Aaron demands that they give him their gold. Where God asks for offerings that flow from a grateful heart,[iv] our idols demand more and more.
For the tabernacle, a willing offering was requested, but the golden calf is constructed with offerings that were taken from the people: the text says that Aaron commanded the people to rip out their gold.[v] Bracelets and rings were yanked off, piercings—which were made to be permanent then—were ripped out of ear lobes and noses. This calf literally took his pound of flesh from the worshipers.

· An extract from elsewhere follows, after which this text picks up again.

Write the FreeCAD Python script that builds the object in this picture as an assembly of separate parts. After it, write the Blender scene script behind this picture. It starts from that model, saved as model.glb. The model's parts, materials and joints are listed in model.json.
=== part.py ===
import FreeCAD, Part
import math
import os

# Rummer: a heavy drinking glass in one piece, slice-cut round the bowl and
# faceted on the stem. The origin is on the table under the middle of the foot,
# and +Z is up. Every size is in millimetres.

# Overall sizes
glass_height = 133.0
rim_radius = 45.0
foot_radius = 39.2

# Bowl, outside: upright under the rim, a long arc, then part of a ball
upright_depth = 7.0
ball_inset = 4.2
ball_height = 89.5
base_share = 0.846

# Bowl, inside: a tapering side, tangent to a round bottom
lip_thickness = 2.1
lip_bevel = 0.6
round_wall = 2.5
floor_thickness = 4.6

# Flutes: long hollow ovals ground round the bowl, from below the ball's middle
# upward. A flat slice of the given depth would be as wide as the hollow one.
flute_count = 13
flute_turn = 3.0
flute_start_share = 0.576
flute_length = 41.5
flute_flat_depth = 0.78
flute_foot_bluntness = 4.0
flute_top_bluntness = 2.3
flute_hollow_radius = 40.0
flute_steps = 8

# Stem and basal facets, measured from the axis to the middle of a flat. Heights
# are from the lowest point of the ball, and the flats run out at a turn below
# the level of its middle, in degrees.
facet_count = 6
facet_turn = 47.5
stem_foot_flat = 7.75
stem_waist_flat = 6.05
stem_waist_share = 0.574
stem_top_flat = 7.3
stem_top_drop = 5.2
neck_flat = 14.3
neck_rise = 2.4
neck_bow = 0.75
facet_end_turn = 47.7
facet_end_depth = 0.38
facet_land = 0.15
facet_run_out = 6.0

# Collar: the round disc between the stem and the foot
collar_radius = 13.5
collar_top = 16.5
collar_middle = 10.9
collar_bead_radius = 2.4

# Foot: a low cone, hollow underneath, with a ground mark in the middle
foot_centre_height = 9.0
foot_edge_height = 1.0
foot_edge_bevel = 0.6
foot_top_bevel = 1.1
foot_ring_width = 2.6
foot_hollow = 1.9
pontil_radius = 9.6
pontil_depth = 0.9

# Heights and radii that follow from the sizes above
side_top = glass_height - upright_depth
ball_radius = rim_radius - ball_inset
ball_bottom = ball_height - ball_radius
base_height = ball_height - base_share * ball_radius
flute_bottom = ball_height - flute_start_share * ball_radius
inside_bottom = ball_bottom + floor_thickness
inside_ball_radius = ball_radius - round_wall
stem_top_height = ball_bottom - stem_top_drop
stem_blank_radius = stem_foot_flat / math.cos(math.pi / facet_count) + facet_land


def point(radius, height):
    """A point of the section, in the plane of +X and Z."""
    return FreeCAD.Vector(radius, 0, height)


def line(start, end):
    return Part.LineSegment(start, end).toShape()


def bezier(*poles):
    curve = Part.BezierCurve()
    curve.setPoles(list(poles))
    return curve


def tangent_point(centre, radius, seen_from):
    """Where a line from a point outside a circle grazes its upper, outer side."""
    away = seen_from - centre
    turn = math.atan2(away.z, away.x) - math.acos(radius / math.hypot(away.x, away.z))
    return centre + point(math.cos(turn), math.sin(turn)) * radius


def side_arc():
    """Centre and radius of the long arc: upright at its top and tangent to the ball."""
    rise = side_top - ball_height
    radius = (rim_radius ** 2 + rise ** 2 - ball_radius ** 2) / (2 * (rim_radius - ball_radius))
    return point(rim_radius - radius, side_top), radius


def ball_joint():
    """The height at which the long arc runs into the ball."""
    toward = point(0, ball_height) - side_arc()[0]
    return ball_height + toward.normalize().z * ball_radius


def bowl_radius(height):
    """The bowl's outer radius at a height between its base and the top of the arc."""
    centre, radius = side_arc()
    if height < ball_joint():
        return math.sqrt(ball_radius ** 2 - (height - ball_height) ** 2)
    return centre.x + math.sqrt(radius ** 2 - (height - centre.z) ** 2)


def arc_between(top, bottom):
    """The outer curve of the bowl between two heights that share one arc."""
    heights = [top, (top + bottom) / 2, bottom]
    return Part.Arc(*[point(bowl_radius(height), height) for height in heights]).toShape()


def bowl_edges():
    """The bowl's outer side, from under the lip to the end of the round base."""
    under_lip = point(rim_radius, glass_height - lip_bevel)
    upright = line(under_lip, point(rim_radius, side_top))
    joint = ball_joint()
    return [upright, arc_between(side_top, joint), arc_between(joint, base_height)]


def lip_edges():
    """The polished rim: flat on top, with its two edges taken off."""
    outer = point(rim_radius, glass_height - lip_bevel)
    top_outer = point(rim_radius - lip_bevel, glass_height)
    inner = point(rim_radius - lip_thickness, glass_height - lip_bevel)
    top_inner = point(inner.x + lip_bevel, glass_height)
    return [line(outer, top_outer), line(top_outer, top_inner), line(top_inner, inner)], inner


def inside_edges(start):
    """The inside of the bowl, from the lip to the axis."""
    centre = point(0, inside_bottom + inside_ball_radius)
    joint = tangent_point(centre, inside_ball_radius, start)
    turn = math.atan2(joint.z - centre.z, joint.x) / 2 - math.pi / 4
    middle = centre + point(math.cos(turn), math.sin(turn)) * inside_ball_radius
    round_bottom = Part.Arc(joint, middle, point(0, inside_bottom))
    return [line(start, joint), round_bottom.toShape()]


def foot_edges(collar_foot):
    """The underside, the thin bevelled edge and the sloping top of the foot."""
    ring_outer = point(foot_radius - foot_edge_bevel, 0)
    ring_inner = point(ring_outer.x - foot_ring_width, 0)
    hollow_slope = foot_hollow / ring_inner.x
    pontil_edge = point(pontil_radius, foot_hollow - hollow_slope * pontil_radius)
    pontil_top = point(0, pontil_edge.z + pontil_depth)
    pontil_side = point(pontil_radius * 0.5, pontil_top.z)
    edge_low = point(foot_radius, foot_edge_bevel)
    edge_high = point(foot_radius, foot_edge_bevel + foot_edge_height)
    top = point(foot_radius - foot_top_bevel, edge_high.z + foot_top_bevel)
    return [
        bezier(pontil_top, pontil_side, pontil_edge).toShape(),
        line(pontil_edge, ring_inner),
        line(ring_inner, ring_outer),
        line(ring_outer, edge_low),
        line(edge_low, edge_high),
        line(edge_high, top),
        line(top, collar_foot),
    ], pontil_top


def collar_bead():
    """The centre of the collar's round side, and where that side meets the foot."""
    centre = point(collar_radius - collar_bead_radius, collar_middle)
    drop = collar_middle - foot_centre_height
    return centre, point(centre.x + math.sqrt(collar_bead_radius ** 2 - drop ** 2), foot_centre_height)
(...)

For the tabernacle, painstaking preparations were to be made, with a lengthy building process that ensued. The golden calf was made quickly and carelessly.
God established worship: an encounter with his people mediated through the tabernacle. The tabernacle safeguarded the presence of God: the personal, active God was invisible. With the golden calf, there was accessibility to a visible god who was an impersonal object.[vi] In true worship, we encounter the holy, the awesome. In idolatry, we encounter the domesticated, the manageable.

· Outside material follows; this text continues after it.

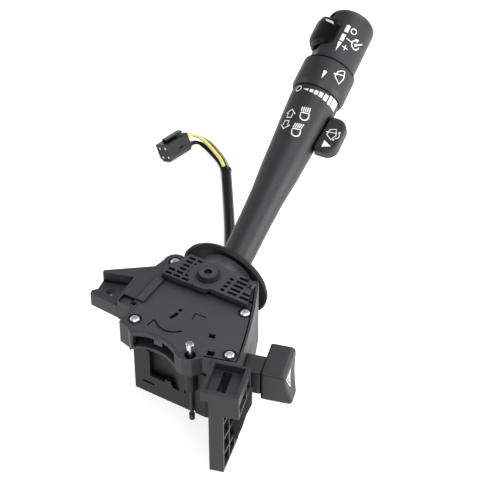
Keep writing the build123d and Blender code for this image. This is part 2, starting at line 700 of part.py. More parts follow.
def lever_arm():
    """Root of the lever: fork end on the dimmer pin, neck through the shield."""
    end = cross_rod(ARM_END_R, -ARM_HALF, ARM_HALF)
    web = block((-ARM_HALF, ARM_HALF), (0, NECK_START + 2), (0.4 - ARM_END_R, ARM_END_R - 0.4))
    neck = rod(NECK_R, NECK_START, SHIELD_AT + 8)
    neck = chamfer(neck.edges().group_by(Axis.Y)[0], 1.2)
    body = end + web + neck
    body -= cross_rod(DIMMER_PIN_R + RUN_FIT, -20, 20)
    body -= rod(SHAFT_R + RUN_FIT, 11, SHIELD_AT + 9)
    return LEVER * body


def dimmer_pin():
    """Cross pin that the lever tilts on."""
    return HEADED * Pos(LEVER_OFFSET, 0, LEVER_AXIS_Z) * cross_rod(DIMMER_PIN_R, 1.6 - DRUM_R, DRUM_R - 1.6)


def dust_shield():
    """Shallow dish round the lever that hides the column opening."""
    rim = SHIELD_R
    inner = SHIELD_R - SHIELD_T
    dish = SHIELD * turned([
        (4, 0), (rim - 6, 0), (rim - 2.4, -1.3), (rim - 0.6, -3.4), (rim, -SHIELD_RIM),
        (inner, -SHIELD_RIM), (inner - 0.6, -3.9), (inner - 2.2, -2.5), (inner - 5, -SHIELD_T),
        (SHIELD_HUB_R, -SHIELD_T), (SHIELD_HUB_R - 1.2, -SHIELD_T - 6.5), (SHIELD_HUB_R - 2.2, -SHIELD_T - 7.5),
        (4, -SHIELD_T - 7.5),
    ])
    return dish - LEVER * rod(NECK_R, 0, 80)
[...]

There is a stark contrast between true worship and idolatry. Each form of worship shapes us. Idolatry doesn’t just break God’s rules; it defies how God wants to shape us.
What are your idols demanding of you? How are they misshaping your heart?
In the coming two posts we will consider how idols come between our commitment to God and how to figure out what our idols are.
[i] Halbertal and Margalit in their book Idolatry, quoted in Timothy Keller, Counterfeit Gods, 3-4.
[ii] John Calvin, Institutes of the Christian Religion, I.II.8
[iii] Exodus 32:1-6
[iv] 2 Corinthians 9:7
[v] Walter Kaiser, Expositor’s Commentary, 478.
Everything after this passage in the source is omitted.